As always, if we really want to do something about fraud, then we are really going to have to do something about identity.

4 comments

  1. The crimes are increasingly subtle, though. You get a call supposedly from your own bank’s fraud team, telling you your account is being attacked. You say you don’t know who they are and call back on the proper bank phone number, whilst the fraudsters hold open your phone line so you don’t realise that you are not in fact calling your bank. (NB – new dect phones etc where people do not listen for a dial tone encourage this….). Then you do something that seems like security, they say they are really concerned and that you need to take action, and here is how – transfer of funds, probably to a UK account, which maybe they tell you they are setting up for you because your old account is of course compromised. It’s pretty nuanced for normal folk to spot and defend against this sort of thing…

  2. David, agree its ALL about identity and the ability to validate it. In a way your description of FIN-PASS reminds me of an chip card speaking to a terminal :-p. Seriously, many feel that individuals should own their identity but do you think they possess the expertise to safeguard it?
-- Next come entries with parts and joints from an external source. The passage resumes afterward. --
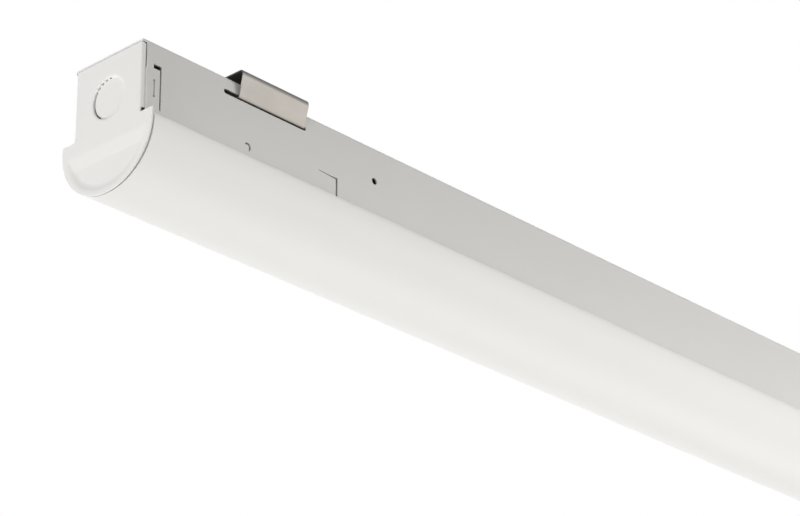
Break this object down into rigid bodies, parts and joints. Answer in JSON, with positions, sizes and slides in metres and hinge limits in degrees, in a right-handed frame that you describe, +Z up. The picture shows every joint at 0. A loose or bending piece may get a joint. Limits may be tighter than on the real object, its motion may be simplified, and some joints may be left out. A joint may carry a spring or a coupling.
{
  "type": "led strip light fixture",
  "caption": "Surface or chain mounted strip light: folded steel channel, crowned diffusing lens, knockout end plates and sliding spring clips for the ceiling.",
  "frame": {"origin": "centre of the channel's back, the flat face that is turned to the ceiling, half way along the fixture", "axes": "+X along the fixture from the end shown in the picture to the other, +Y across it away from the side shown, +Z up to the ceiling; the lens hangs down to -Z"},
  "size_m": [1.219, 0.0572, 0.072],
  "materials": {
    "painted_steel": "smooth satin white powder paint",
    "spring_steel": "bare rolled spring steel",
    "tray_paint": "high reflectance white paint",
    "board_white": "white solder mask",
    "lamp_phosphor": "phosphor silicone",
    "white_plastic": "moulded nylon",
    "grey_rubber": "matt",
    "driver_metal": "bare sheet",
    "screw_steel": "zinc plated",
    "green_screw": "green passivated",
    "wire_black": "wire insulation",
    "wire_white": "wire insulation",
    "wire_red": "wire insulation",
    "wire_blue": "wire insulation",
    "orange_plastic": "moulded nylon",
    "contact_brass": "plain",
    "lens_plastic": "satin opal diffusing acrylic",
    "leg_plastic": "white acrylic, extruded in one with the lens"
  },
  "bodies": {
    "housing": {"channel": "painted_steel", "end_plate_near": "painted_steel", "end_plate_far": "painted_steel", "ground_screw": "green_screw"},
    "clip_near": {"mounting_clip_near": "spring_steel"},
    "clip_far": {"mounting_clip_far": "spring_steel"},
    "light_engine": {"gear_tray": "tray_paint", "led_board_1": "board_white", "led_board_2": "board_white", "led_board_3": "board_white", "led_board_4": "board_white", "led_chips_1": "lamp_phosphor", "led_chips_2": "lamp_phosphor", "led_chips_3": "lamp_phosphor", "led_chips_4": "lamp_phosphor", "board_connectors": "white_plastic", "board_jumpers": "wire_white", "board_rivets": "white_plastic", "tray_bushing": "grey_rubber", "driver_base": "driver_metal", "driver_cover": "driver_metal", "driver_screws": "screw_steel", "driver_bushings": "grey_rubber", "line_lead_black": "wire_black", "line_lead_white": "wire_white", "output_lead_red": "wire_red", "output_lead_blue": "wire_blue", "disconnect_plug": "orange_plastic", "disconnect_contacts": "contact_brass"},
    "socket": {"disconnect_socket": "white_plastic"},
    "lens": {"lens": "lens_plastic", "lens_legs": "leg_plastic"}
  },
  "joints": [
    {"name": "clip_near_slide", "type": "slide", "parent": "housing", "child": "clip_near", "axis": [-1, 0, 0], "range_m": [-0.0014, 0.0075]},
    {"name": "clip_far_slide", "type": "slide", "parent": "housing", "child": "clip_far", "axis": [1, 0, 0], "range_m": [-0.0014, 0.0075]},
    {"name": "light_engine_drop", "type": "slide", "parent": "housing", "child": "light_engine", "axis": [0, 0, -1], "range_m": [0, 0.06]},
    {"name": "lens_pull", "type": "slide", "parent": "light_engine", "child": "lens", "axis": [0, 0, -1], "range_m": [0, 0.04]},
    {"name": "disconnect_unplug", "type": "slide", "parent": "light_engine", "child": "socket", "axis": [-1, 0, 0], "range_m": [0, 0.015]}
  ]
}
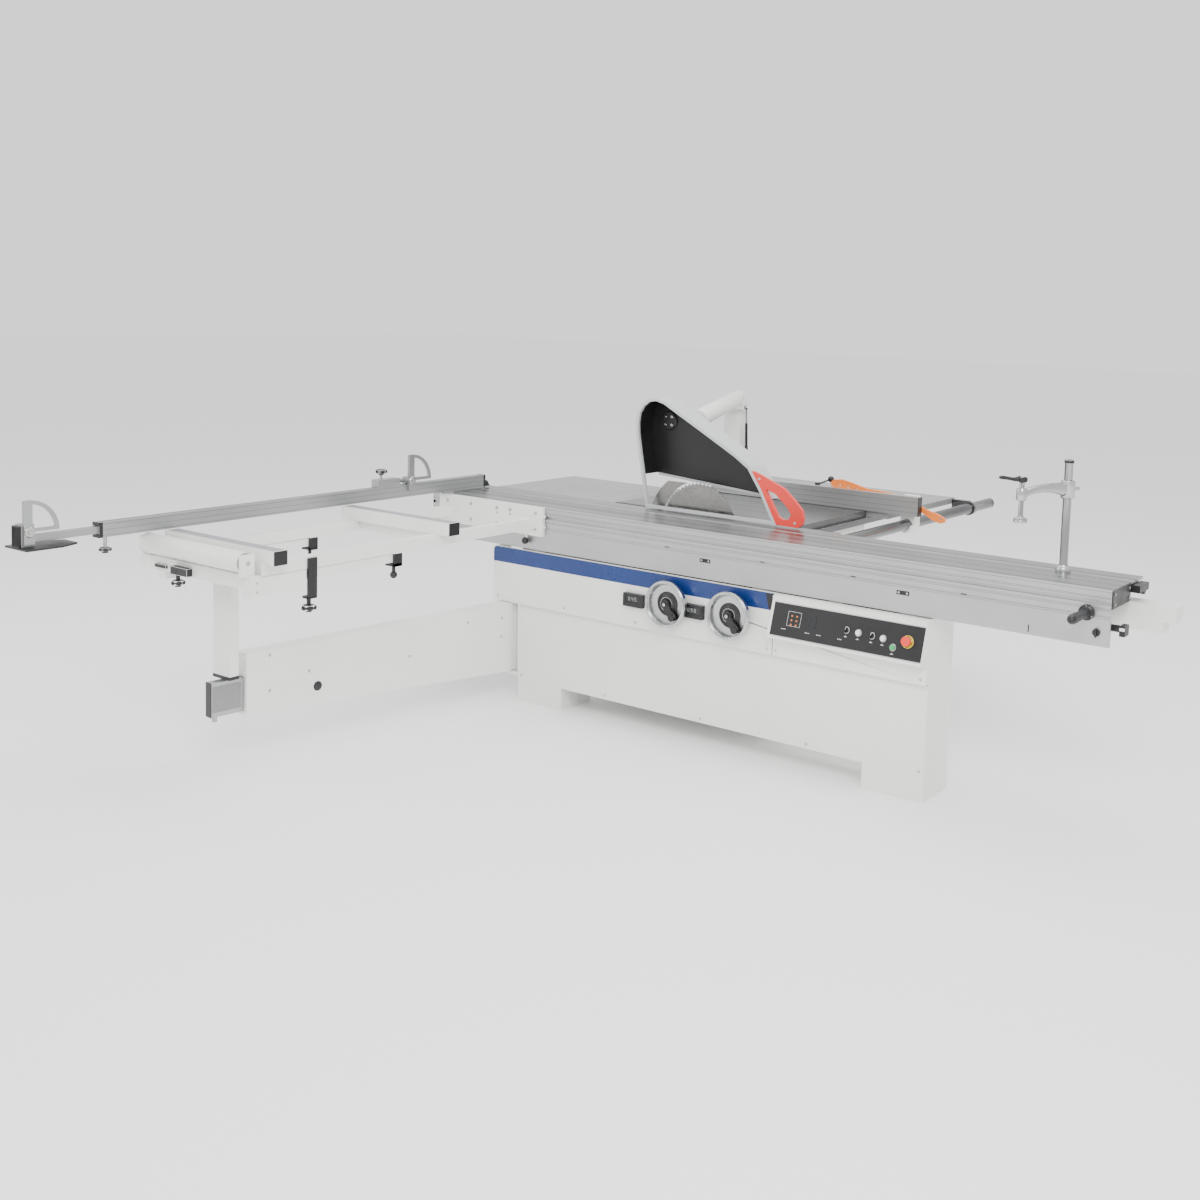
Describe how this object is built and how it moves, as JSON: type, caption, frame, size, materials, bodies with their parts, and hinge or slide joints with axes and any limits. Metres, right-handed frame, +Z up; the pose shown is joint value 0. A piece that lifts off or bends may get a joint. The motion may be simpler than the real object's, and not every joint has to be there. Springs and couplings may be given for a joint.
{
  "type": "panel saw",
  "caption": "Panel saw with a sliding table, crosscut frame on a swing arm, overhead guard, rip fence and a tilting saw unit.",
  "frame": {"origin": "on the floor, at the middle of the front base's four floor-bolt holes", "axes": "+X along the sliding carriage towards the operator's end, +Y from the sliding carriage towards the rip fence, +Z up"},
  "size_m": [3.365, 4.078, 1.4],
  "materials": {
    "white_paint": "satin powder coat",
    "blue_band": "satin",
    "dark_panel": "matt",
    "black_plastic": "fine grain",
    "white_plastic": "gloss",
    "green_plastic": "gloss",
    "red_plastic": "gloss",
    "orange_plastic": "moulded",
    "anodised": "anodised",
    "polished_aluminium": "turned and polished",
    "ground_iron": "ground face",
    "zinc_sheet": "grey coat",
    "dark_casting": "painted grey",
    "motor_paint": "satin",
    "steel": "ground",
    "bar_steel": "hard chrome",
    "belt_rubber": "matt"
  },
  "bodies": {
    "base": {"base_cabinet": "white_paint", "feet": "white_paint", "upper_cover": "white_paint", "colour_band": "blue_band", "control_console": "white_paint", "control_panel": "dark_panel", "main_body": "white_paint", "cast_table": "ground_iron", "extension_tables": "zinc_sheet", "guide_beam": "white_paint", "guard_post": "white_paint", "guide_bar": "bar_steel"},
    "selector_knob": {"selector_knob": "black_plastic"},
    "mode_knob": {"mode_knob": "black_plastic"},
    "white_button": {"white_button": "white_plastic"},
    "reset_button": {"reset_button": "white_plastic"},
    "start_button": {"start_button": "green_plastic"},
    "emergency_stop": {"emergency_stop": "red_plastic"},
    "tilt_frame": {"tilt_frame": "dark_casting", "scoring_motor": "dark_casting"},
    "lift": {"arbor_housing": "dark_casting", "main_motor": "motor_paint", "riving_knife": "steel", "drive_belt": "belt_rubber"},
    "arbor": {"saw_arbor": "steel", "main_blade": "steel"},
    "motor_rotor": {"motor_pulley": "steel"},
    "scorer": {"scoring_blade": "steel"},
    "tilt_wheel": {"tilt_handwheel": "polished_aluminium"},
    "lift_wheel": {"lift_handwheel": "polished_aluminium"},
    "tilt_lock": {"tilt_crank": "black_plastic"},
    "lift_lock": {"lift_crank": "black_plastic"},
    "roller_cage": {"roller_cage": "dark_casting"},
    "carriage": {"sliding_carriage": "anodised", "carriage_fittings": "black_plastic", "clamp_column": "steel"},
    "clamp_arm": {"clamp_arm": "polished_aluminium"},
    "clamp_screw": {"clamp_screw": "steel"},
    "clamp_lever": {"clamp_lever": "black_plastic"},
    "frame": {"frame_beams": "white_paint"},
    "roller_extension": {"roller_extension": "white_paint"},
    "support_roller": {"support_roller": "white_paint"},
    "fence": {"crosscut_fence": "anodised"},
    "fence_extension": {"fence_extension": "anodised"},
    "end_stop": {"end_stop": "anodised"},
    "stop_block": {"stop_block": "anodised"},
    "flip_stop": {"flip_stop": "anodised"},
    "swing_arm": {"swing_arm": "white_paint"},
    "inner_arm": {"inner_arm": "anodised"},
    "guard_arm": {"guard_arm": "white_paint"},
    "hood": {"guard_hood": "anodised", "guard_shell": "black_plastic", "guard_handle": "red_plastic"},
    "strut_body": {"strut_body": "black_plastic"},
    "strut_rod": {"strut_rod": "steel"},
    "rip_casting": {"rip_casting": "white_paint", "push_stick": "orange_plastic"},
    "rip_fence": {"rip_fence": "anodised"},
    "rip_lever": {"rip_lever": "black_plastic"},
    "cam_lever": {"cam_lever": "black_plastic"}
  },
  "joints": [
    {"name": "selector_knob_turn", "type": "hinge", "parent": "base", "child": "selector_knob", "pos_m": [0.682, -0.1567, 0.61295], "axis": [0, -0.9599, 0.2803], "range_deg": [-45, 45]},
    {"name": "mode_knob_turn", "type": "hinge", "parent": "base", "child": "mode_knob", "pos_m": [0.789, -0.15782, 0.60911], "axis": [0, -0.9599, 0.2803], "range_deg": [-45, 45]},
    {"name": "white_button_press", "type": "slide", "parent": "base", "child": "white_button", "axis": [0, 0.9599, -0.2803], "range_m": [0, 0.003], "stiffness_N_per_m": 300},
    {"name": "reset_button_press", "type": "slide", "parent": "base", "child": "reset_button", "axis": [0, 0.9599, -0.2803], "range_m": [0, 0.003], "stiffness_N_per_m": 300},
    {"name": "start_button_press", "type": "slide", "parent": "base", "child": "start_button", "axis": [0, 0.9599, -0.2803], "range_m": [0, 0.003], "stiffness_N_per_m": 300},
    {"name": "emergency_stop_press", "type": "slide", "parent": "base", "child": "emergency_stop", "axis": [0, 0.9599, -0.2803], "range_m": [0, 0.006], "stiffness_N_per_m": 300},
    {"name": "blade_tilt", "type": "hinge", "parent": "base", "child": "tilt_frame", "pos_m": [0, 0.262, 0.9], "axis": [-1, 0, 0], "range_deg": [0, 45]},
    {"name": "blade_lift", "type": "slide", "parent": "tilt_frame", "child": "lift", "axis": [0, 0, 1], "range_m": [-0.15, 0]},
    {"name": "arbor_spin", "type": "hinge", "parent": "lift", "child": "arbor", "pos_m": [-0.28, 0.262, 0.836], "axis": [0, 1, 0], "continuous": true},
    {"name": "motor_spin", "type": "hinge", "parent": "lift", "child": "motor_rotor", "pos_m": [-0.13, 0.45, 0.65], "axis": [0, 1, 0], "continuous": true},
    {"name": "scorer_spin", "type": "hinge", "parent": "tilt_frame", "child": "scorer", "pos_m": [0.015, 0.262, 0.843], "axis": [0, 1, 0], "continuous": true},
    {"name": "tilt_wheel_turn", "type": "hinge", "parent": "base", "child": "tilt_wheel", "pos_m": [-0.142, -0.152, 0.587], "axis": [0, -1, 0], "range_deg": [0, 1080]},
    {"name": "lift_wheel_turn", "type": "hinge", "parent": "base", "child": "lift_wheel", "pos_m": [0.163, -0.152, 0.587], "axis": [0, -1, 0], "range_deg": [-1080, 0]},
    {"name": "tilt_lock_turn", "type": "hinge", "parent": "tilt_wheel", "child": "tilt_lock", "pos_m": [-0.142, -0.152, 0.587], "axis": [0, -1, 0], "range_deg": [-45, 45]},
    {"name": "lift_lock_turn", "type": "hinge", "parent": "lift_wheel", "child": "lift_lock", "pos_m": [0.163, -0.152, 0.587], "axis": [0, -1, 0], "range_deg": [-45, 45]},
    {"name": "carriage_slide", "type": "slide", "parent": "base", "child": "carriage", "axis": [1, 0, 0], "range_m": [-1.6, 0.85]},
    {"name": "cage_slide", "type": "slide", "parent": "base", "child": "roller_cage", "axis": [1, 0, 0], "range_m": [-0.8, 0.425]},
    {"name": "clamp_swivel", "type": "hinge", "parent": "carriage", "child": "clamp_arm", "pos_m": [1.395, 0.135, 1.19], "axis": [0, 0, 1], "range_deg": [-80, 80]},
    {"name": "clamp_press", "type": "slide", "parent": "clamp_arm", "child": "clamp_screw", "axis": [0, 0, -1], "range_m": [0, 0.02]},
    {"name": "clamp_lever_turn", "type": "hinge", "parent": "clamp_screw", "child": "clamp_lever", "pos_m": [1.3112, -0.09523, 1.246], "axis": [-0.9397, 0.342, 0], "range_deg": [0, 90]},
    {"name": "frame_slide", "type": "slide", "parent": "carriage", "child": "frame", "axis": [1, 0, 0], "range_m": [-0.06, 0.9]},
    {"name": "extension_slide", "type": "slide", "parent": "frame", "child": "roller_extension", "axis": [0, -1, 0], "range_m": [0, 0.1]},
    {"name": "support_roller_spin", "type": "hinge", "parent": "roller_extension", "child": "support_roller", "pos_m": [-1.2, -1.673, 0.861], "axis": [1, 0, 0], "continuous": true},
    {"name": "fence_swing", "type": "hinge", "parent": "frame", "child": "fence", "pos_m": [-1.45, -0.117, 0.9], "axis": [0, 0, 1], "range_deg": [0, 45]},
    {"name": "fence_stretch", "type": "slide", "parent": "fence", "child": "fence_extension", "axis": [0, -1, 0], "range_m": [-0.08, 0.7]},
    {"name": "end_stop_flip", "type": "hinge", "parent": "fence_extension", "child": "end_stop", "pos_m": [-1.47, -2.164, 0.962], "axis": [1, 0, 0], "range_deg": [0, 90]},
    {"name": "stop_slide", "type": "slide", "parent": "fence", "child": "stop_block", "axis": [0, 1, 0], "range_m": [-1.2, 0.4]},
    {"name": "flip_stop_flip", "type": "hinge", "parent": "stop_block", "child": "flip_stop", "pos_m": [-1.49, -0.335, 0.9813], "axis": [0, -1, 0], "range_deg": [0, 90]},
    {"name": "arm_swing", "type": "hinge", "parent": "base", "child": "swing_arm", "pos_m": [-1.065, -0.075, 0.3], "axis": [0, 0, 1], "range_deg": [-48, 25.5]},
    {"name": "arm_stretch", "type": "slide", "parent": "swing_arm", "child": "inner_arm", "axis": [-0.0982, -0.9952, 0], "range_m": [0, 0.82]},
    {"name": "guard_raise", "type": "hinge", "parent": "base", "child": "guard_arm", "pos_m": [-0.8, 1.355, 1.33], "axis": [-0.9232, -0.3843, 0], "range_deg": [0, 25]},
    {"name": "hood_level", "type": "hinge", "parent": "guard_arm", "child": "hood", "pos_m": [-0.39281, 0.37678, 1.3004], "axis": [0.9232, 0.3843, 0], "range_deg": [0, 25]},
    {"name": "strut_swing", "type": "hinge", "parent": "base", "child": "strut_body", "pos_m": [-0.79039, 1.33192, 1.075], "axis": [0.9232, 0.3843, 0], "range_deg": [0, 0.75]},
    {"name": "strut_slide", "type": "slide", "parent": "strut_body", "child": "strut_rod", "axis": [0.0787, -0.1891, 0.9788], "range_m": [0, 0.0349]},
    {"name": "rip_slide", "type": "slide", "parent": "base", "child": "rip_casting", "axis": [0, 1, 0], "range_m": [-0.58, 0.6]},
    {"name": "rip_profile_slide", "type": "slide", "parent": "rip_casting", "child": "rip_fence", "axis": [1, 0, 0], "range_m": [-0.45, 0.05]},
    {"name": "rip_lever_turn", "type": "hinge", "parent": "rip_fence", "child": "rip_lever", "pos_m": [-0.075, 0.943, 0.99], "axis": [0, 0, 1], "range_deg": [-40, 30]},
    {"name": "cam_lever_turn", "type": "hinge", "parent": "rip_fence", "child": "cam_lever", "pos_m": [-0.4, 0.943, 0.99], "axis": [0, 0, 1], "range_deg": [-90, 20]}
  ],
  "couplings": [
    {"joint": "motor_spin", "follows": "arbor_spin", "ratio": 1},
    {"joint": "tilt_wheel_turn", "follows": "blade_tilt", "ratio": 24},
    {"joint": "lift_wheel_turn", "follows": "blade_lift", "rad_per_m": 125.66},
    {"joint": "cage_slide", "follows": "carriage_slide", "ratio": 0.5},
    {"joint": "arm_swing", "follows": "carriage_slide", "rad_per_m": 0.5236},
    {"joint": "hood_level", "follows": "guard_raise", "ratio": 1},
    {"joint": "strut_swing", "follows": "guard_raise", "ratio": 0.0296},
    {"joint": "strut_slide", "follows": "guard_raise", "m_per_rad": 0.0797}
  ]
}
  3. Very interesting topic. I work in counter fraud in the banking industry and we’ve been dealing with telephone fraud for nearly 5 years now. We’ve also seen a few examples of CEO fraud. For more than a decade telephone fraud has been a big issue in Japan and the amounts of money stolen by gangs of telephone frausters in that country are mind blowing. In Japan it is known as Furikome fraud. There is some material available on the net in English describing the efforts of Japan’s police to tackle this type of crime; however, this type of fraud is still prevalent in that country. in 2012 Fujitsu tested a telephone with voice recognition which, they claimed, could detect calls of telephone frausters and terminate calls. It’s a very interesting and timely topic, especially now, when new types of banks are emerging (banks in the cloud witj apps instead of retail branches).